Рикарду посоветовал нам прийти в полицию с адвокатом. Джерри почуял неладное. Теперь законы изменились, но тогда свидетели обычно не имели своих представителей. «С каких это пор свидетелей стали допрашивать в присутствии их адвокатов?» — спросил он. Рикарду отвечал так неохотно, будто мы не вопросы ему задавали, а вырывали зубы. Но эти зубы все равно в очень скором времени должны были выпасть. Нас будут допрашивать не как свидетелей, наконец признался Рикарду. «Так в качестве кого?» — настойчиво повторил Джерри.
«Ваш статус называется arguido », — сказал он так, будто думал, что мы не знаем значения этого термина.

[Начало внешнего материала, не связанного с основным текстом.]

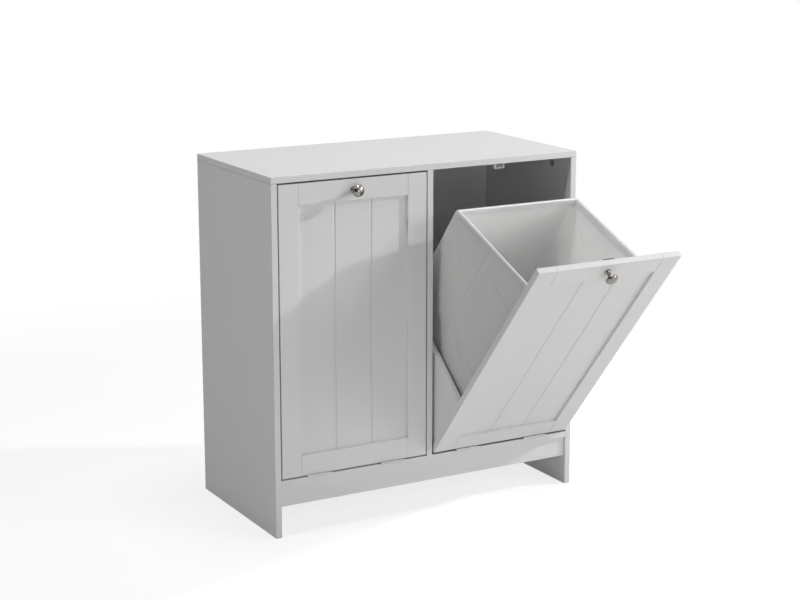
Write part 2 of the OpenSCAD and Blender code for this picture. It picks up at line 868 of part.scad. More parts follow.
module strike_plate() {
    color(steel_colour) difference() {
        translate([0, strike_y1, door_z1 - strike_h / 2]) rotate([90, 0, 0])
            linear_extrude(strike_t) rounded_rect(strike_w, strike_h, 1.5);
        at_strike_screws() countersunk_hole(small_screw_d, strike_screw_len);
    }
}

module strike_screws() {
    color(steel_colour) at_strike_screws() countersunk_screw(small_screw_d, strike_screw_len);
}

module door_leaves() {
    color(steel_colour) hinge_leaves(1);
}

module leaf_screws() {
    color(steel_colour) at_leaf_screws(1) countersunk_screw(small_screw_d, leaf_screw_len);
}

// Tray, drawn closed around X = 0

// Screws through a side board into the tray's bottom and back
module at_tray_screws(side) {
    bottom_ys = [door_back + bag_d * 0.2, door_back + bag_d * 0.8];
    back_zs = [tray_z0 + tray_h * 0.35, tray_z1 - tray_h * 0.2];
    for (y = bottom_ys) translate([side * tray_x1, y, tray_z0 + board_t / 2])
        rotate([0, -side * 90, 0]) children();
    for (z = back_zs) translate([side * tray_x1, tray_y1 - board_t / 2, z])
        rotate([0, -side * 90, 0]) children();
}

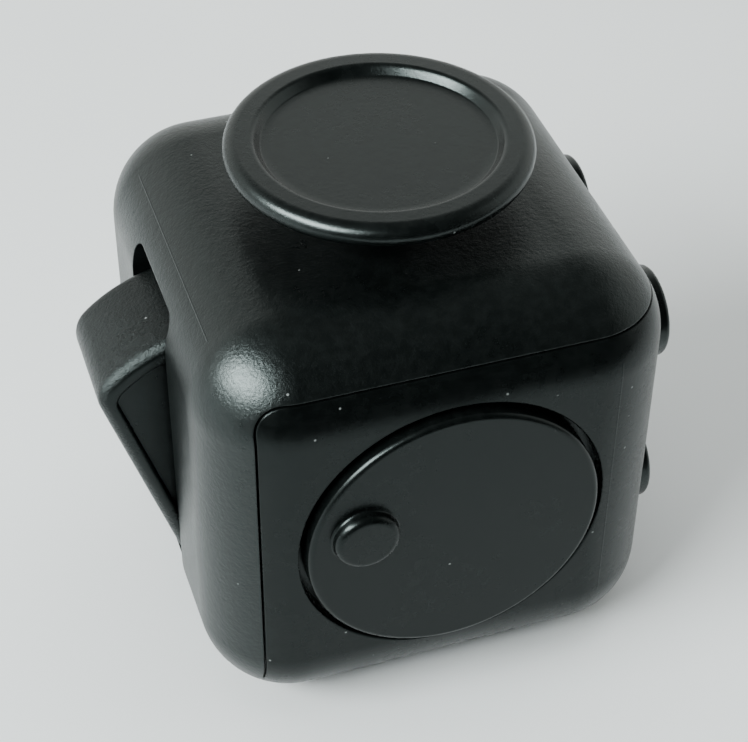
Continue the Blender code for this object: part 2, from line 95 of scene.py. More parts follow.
def turned(profile, axis="z", at=(0.0, 0.0), steps=64, closed=False):
    """Rings of a (radius, height) profile about an axis, as one closed skin of quads."""
    bm = bmesh.new()
    m = TURN[axis].to_4x4()
    t = {"z": Vector((at[0], at[1], 0)), "y": Vector((at[0], 0, at[1])), "x": Vector((0, at[0], at[1]))}[axis]
    m = Matrix.Translation(t) @ m
    rings = []
    for r, h in profile:
        if abs(r) < 1e-9:
            rings.append([bm.verts.new(m @ Vector((0, 0, h)))])
        else:
            rings.append([bm.verts.new(m @ Vector((r * math.cos(2 * math.pi * k / steps),
                                                   r * math.sin(2 * math.pi * k / steps), h)))
                          for k in range(steps)])
    pairs = list(zip(rings[:-1], rings[1:]))
    if closed:
        pairs.append((rings[-1], rings[0]))
    for a, b in pairs:
        for k in range(steps):
            k2 = (k + 1) % steps
            if len(a) == 1:
                bm.faces.new((a[0], b[k], b[k2]))
            elif len(b) == 1:
                bm.faces.new((a[k], b[0], a[k2]))
            else:
                bm.faces.new((a[k], b[k], b[k2], a[k2]))
    return obj_of(bm)


def cyl(r, a, b, axis="z", at=(0.0, 0.0), steps=40):
    return turned([(0, a), (r, a), (r, b), (0, b)], axis, at, steps)


def prism(points, y0, y1):
    bm = bmesh.new()
    face = bm.faces.new([bm.verts.new((x, y0, z)) for x, z in points])
    r = bmesh.ops.extrude_face_region(bm, geom=[face])
    bmesh.ops.translate(bm, vec=(0, y1 - y0, 0), verts=[g for g in r["geom"] if isinstance(g, bmesh.types.BMVert)])
    return obj_of(bm)


def arc(cx, cz, r, a0, a1, n):
    return [(cx + r * math.cos(math.radians(a0 + (a1 - a0) * i / n)),
             cz + r * math.sin(math.radians(a0 + (a1 - a0) * i / n))) for i in range(n + 1)]


def drop(*objs):
    for o in objs:
        bpy.data.objects.remove(o, do_unlink=True)


def group(*objs):
    """Several shapes that don't meet, as one tool."""
    bm = bmesh.new()
    for o in objs:
        bm.from_mesh(o.data)
    drop(*objs)
    return obj_of(bm, recalc=False)


def combine(a, b, how):
    mod = a.modifiers.new("b", 'BOOLEAN')
    mod.operation, mod.object, mod.solver = how, b, 'EXACT'
    dg = bpy.context.evaluated_depsgraph_get()
    dg.update()
    me = bpy.data.meshes.new_from_object(a.evaluated_get(dg))
    a.modifiers.clear()
    a.data = me
    drop(b)
    return a


def cut(a, *tools):
    return combine(a, group(*tools), 'DIFFERENCE')


def join(a, *tools):
    return combine(a, group(*tools), 'UNION')


def tidy(o, dist=2e-4):
    bm = bmesh.new()
    bm.from_mesh(o.data)
    bmesh.ops.remove_doubles(bm, verts=bm.verts[:], dist=dist)
    bmesh.ops.dissolve_degenerate(bm, edges=bm.edges[:], dist=dist)
    bm.to_mesh(o.data)
    bm.free()
    return o


def finish_piece(o, name, body, nodes, mat, smooth=32.0, normals=None):
    """Metres, name, shading, material, and the CAD body that the piece rides on."""
    tidy(o)
    me = o.data
    me.shade_smooth()
    me.set_sharp_from_angle(angle=math.radians(smooth))
    if normals:
        custom = []
        base = [Vector(c.vector) for c in me.corner_normals]
        for p in me.polygons:
            for li in p.loop_indices:
                n = normals(me.vertices[me.loops[li].vertex_index].co, p.normal)
                custom.append(n if n is not None else base[li])
        me.normals_split_custom_set(custom)
    me.transform(TO_ROW)
    o.name = name
    me.name = name
    me.materials.clear()
    me.materials.append(mat)
    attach(o, body)
    if nodes:
        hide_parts(*nodes)
    return o


# ------------------------------------------------------------------ materials
class Graph:
    """Short names for making shader nodes."""

    def __init__(self, name):
        self.m = bpy.data.materials.new(name)
        self.m.use_nodes = True
        self.t = self.m.node_tree
        self.b = self.t.nodes["Principled BSDF"]

    def node(self, kind, **values):
        n = self.t.nodes.new(kind)
        for k, v in values.items():
            if k in n.inputs:
                n.inputs[k].default_value = v
            else:
                setattr(n, k, v)
        return n

    def link(self, a, b):
        self.t.links.new(a, b)

    def math(self, op, a, b=None, c=None, clamp=False):
        n = self.t.nodes.new("ShaderNodeMath")
        n.operation = op
        n.use_clamp = clamp
        for i, v in enumerate((a, b, c)):
            if v is None:
                continue
            if isinstance(v, (int, float)):
                n.inputs[i].default_value = v
            else:
                self.link(v, n.inputs[i])
        return n.outputs[0]

    def ramp(self, x, a, b, lo=0.0, hi=1.0, smooth=True):
        n = self.t.nodes.new("ShaderNodeMapRange")
        n.interpolation_type = 'SMOOTHSTEP' if smooth else 'LINEAR'
        self.link(x, n.inputs["Value"])
        n.inputs["From Min"].default_value = a
        n.inputs["From Max"].default_value = b
        n.inputs["To Min"].default_value = lo
        n.inputs["To Max"].default_value = hi
        return n.outputs["Result"]

    def place(self):
        """The surface point in millimetres about the cube's centre."""
        tc = self.node("ShaderNodeTexCoord")
        vm = self.node("ShaderNodeVectorMath", operation='SUBTRACT')
        self.link(tc.outputs["Object"], vm.inputs[0])
        vm.inputs[1].default_value = CENTRE
        sc = self.node("ShaderNodeVectorMath", operation='SCALE')
        self.link(vm.outputs[0], sc.inputs[0])
        sc.inputs["Scale"].default_value = 1000.0
        return sc.outputs[0]

    def noise(self, p, scale, detail=2.0, rough=0.5, dims='3D'):
        n = self.node("ShaderNodeTexNoise", noise_dimensions=dims)
        n.inputs["Scale"].default_value = scale
        n.inputs["Detail"].default_value = detail
        n.inputs["Roughness"].default_value = rough
        self.link(p, n.inputs["Vector"])
        return n.outputs["Fac"]

    def voronoi(self, p, scale, out="Distance"):
        n = self.node("ShaderNodeTexVoronoi")
        n.inputs["Scale"].default_value = scale
        self.link(p, n.inputs["Vector"])
        return n.outputs[out]

    def mix(self, f, a, b):
        n = self.t.nodes.new("ShaderNodeMix")
        n.data_type = 'RGBA'
        if isinstance(f, float):
            n.inputs[0].default_value = f
        else:
            self.link(f, n.inputs[0])
        for i, v in ((6, a), (7, b)):
            if isinstance(v, tuple):
                n.inputs[i].default_value = (*v, 1.0)
            else:
                self.link(v, n.inputs[i])
        return n.outputs[2]

    def bump(self, height, distance, strength=1.0, under=None):
        n = self.node("ShaderNodeBump")
        n.inputs["Distance"].default_value = distance
        n.inputs["Strength"].default_value = strength
        self.link(height, n.inputs["Height"])
        if under is not None:
            self.link(under, n.inputs["Normal"])
        return n.outputs["Normal"]

    def edge(self, radius_mm, samples=6):
        n = self.node("ShaderNodeBevel")
        n.samples = samples
        n.inputs["Radius"].default_value = radius_mm / 1000
        return n.outputs["Normal"]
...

Я уронила голову на руки и заплакала. По телу прошла дрожь. Я крикнула Рикарду: «Что вы творите? Почему вы так поступаете с нами? Что ж это происходит! Это смешно! Это гадко! — Переполненная эмоциями, ошеломленная, я мотала головой из стороны в сторону. — Нет, этого не может быть. Этого просто не может быть!»
Что это за страна такая? И пока полиция пытается убедить СМИ и публику в том, что мы виновны в исчезновении собственной дочери, кто занимается поисками Мадлен?
Помню, как я кричала сквозь слезы: «Каково будет нашим родителям узнать такое? Они переживут это? Чего вы добиваетесь? Хотите всю нашу семью погубить?» Конечно, это были риторические вопросы, но потом мне их припомнили, отметив, что это своего рода доказательство нечистой совести. Мое замечание о родителях показалось особенно странным и подозрительным. Для меня моя реакция была совершенно понятной. Мы любим своих родителей и очень переживаем об их здоровье и душевном состоянии. Они лишились внучки. Они видят, как их собственные сын и дочь мучаются, как их поливают грязью в СМИ. Они и так уже через многое прошли, а тут еще и это.
Триш и Эйлин проводили с нами в Прайя-да-Луш последнюю неделю. Услышав шум, они прибежали из соседней комнаты, где играли с Шоном и Амели, узнать, что происходит. Через пару секунд слез и взволнованных возгласов стало еще больше. Дела обстояли все хуже и хуже! Тогда я думала, что хуже и быть не может.